Overall, the work tries to address an interesting problem and tries to provide a solution. However, the approach is merely scratching the surface of the problem and isn't well written to be considered for the journal in its current format. I would recommend the authors to take the points mentioned above into consideration, address them and then resubmit it after the revisions.

Review 2 by Tomi Kauppinen

The article aims to tackle the problem of versioning in RDF. There is certainly a need for means of versioning in the context of spatial information: different properties and relations of features are valid at different times, there are always corrections and adjustments to be made. Merges, splits, name changes and boundary changes make it difficult to correctly integrate data referring to the places having this kind changes.

However, reading the paper did not make me convinced that the authors have a good solution for versioning. First of all, the readability of the paper was not high:

1) The text includes sentences like "The model version-enables such data..." that are hard to interpret.
2) Please consider e.g. using just prefixed versions of URIs in the text---now both full URIs and prefixed ones are in use.
3) Two paragraph layout with long URIs and SPARQL gives an unfinished feeling.
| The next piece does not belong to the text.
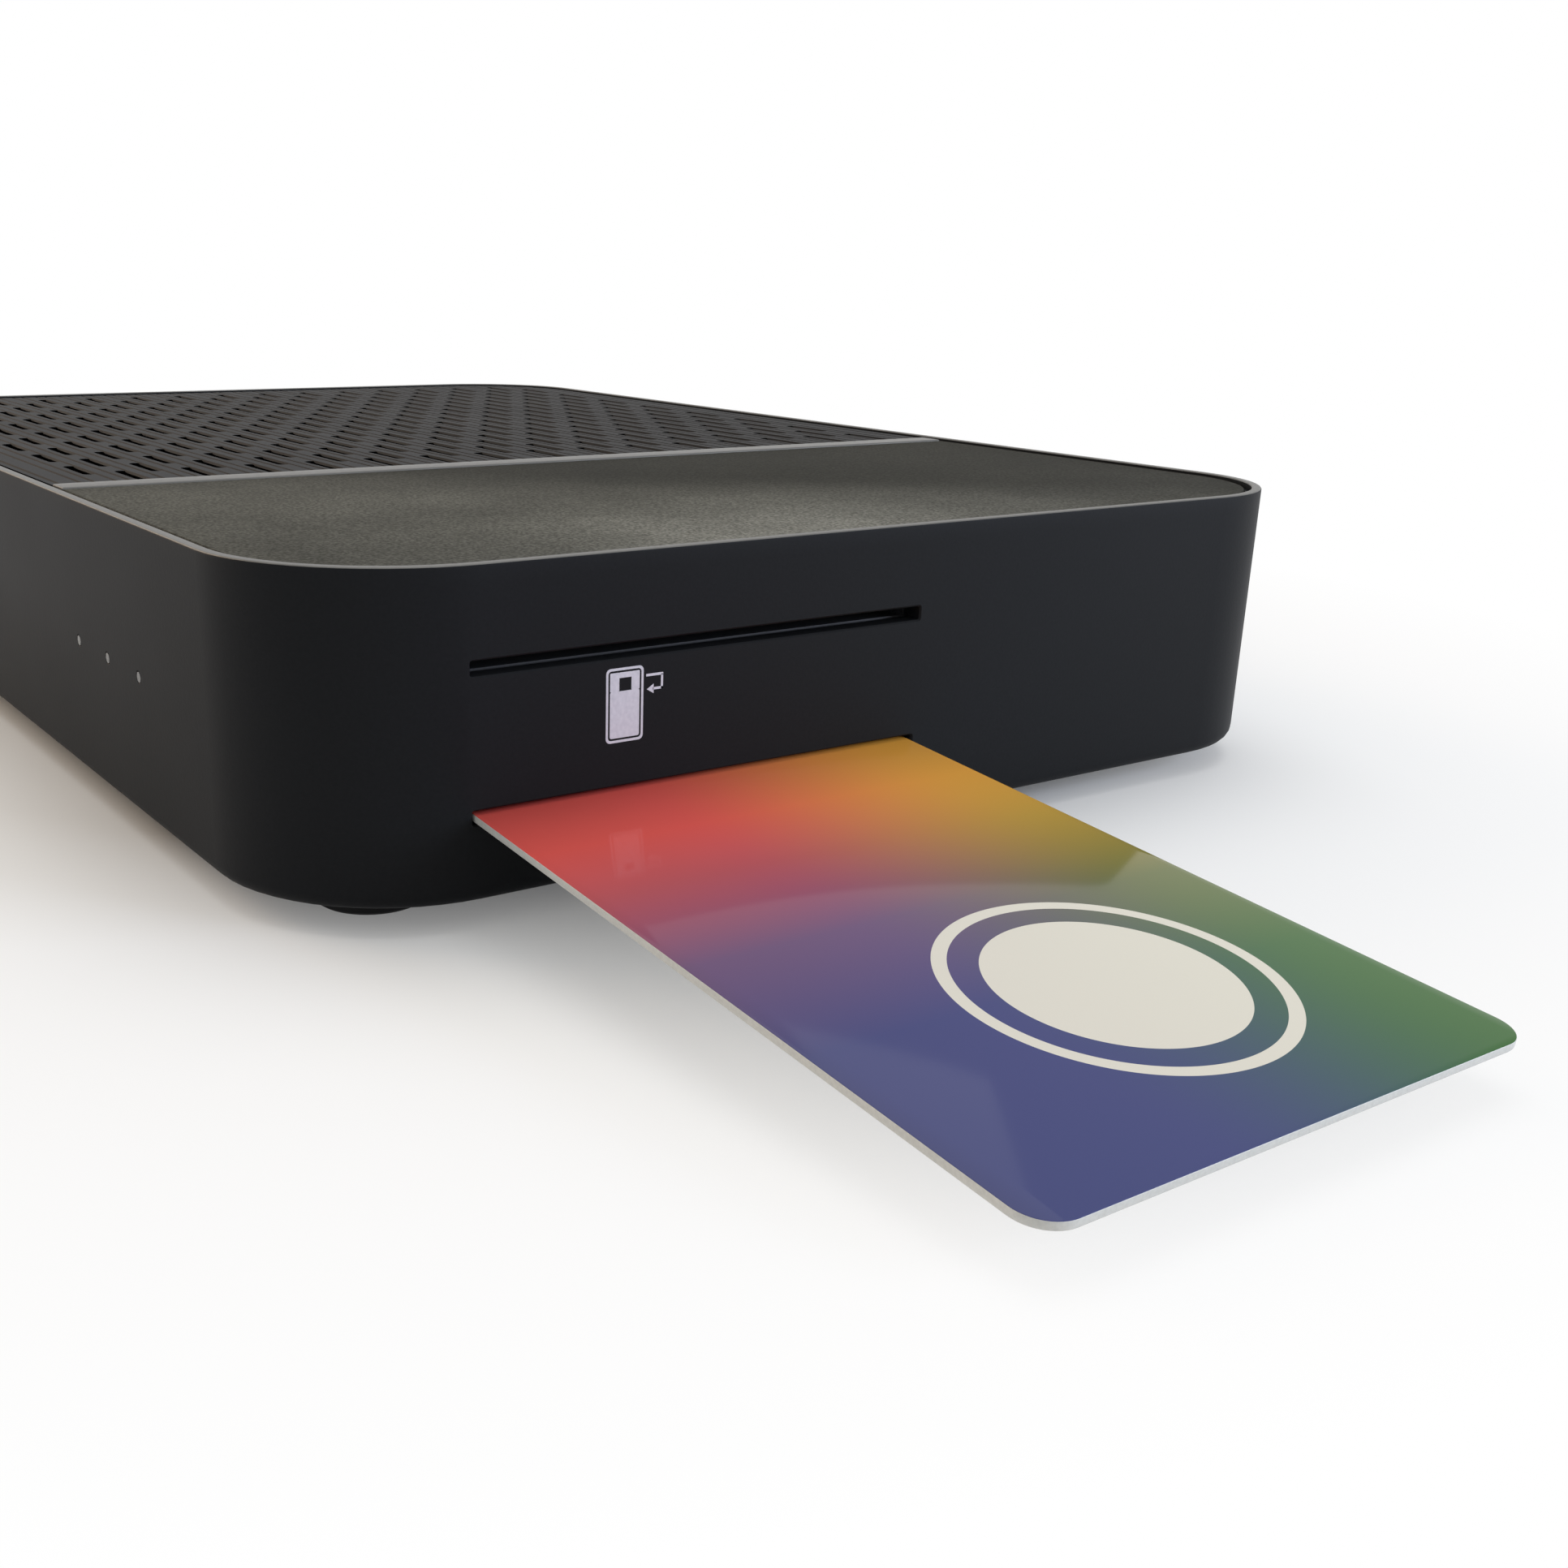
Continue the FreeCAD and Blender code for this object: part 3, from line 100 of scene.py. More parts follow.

Furthermore, I was not convinced about the content of the paper. First of all, it is hard to see what is the generic value of the paper. I propose that authors will make it clearer what is their evaluated contribution rather than saying just that "In this paper we describe a mechanism that could solve this problem". The related work lacks many important papers, including those works about modeling the validity times of RDF triples. I was also not convinced of using anonymous nodes for the version numbers (Figure 3). Why versions could not be accessed via URIs?

Perhaps I missed something, but to be able to suggest the publication of this paper it would need to be much more clear about the goals, solutions, and results. This paper could preferably be discussed first at a workshop level and then adjusted for a conference or journal publication.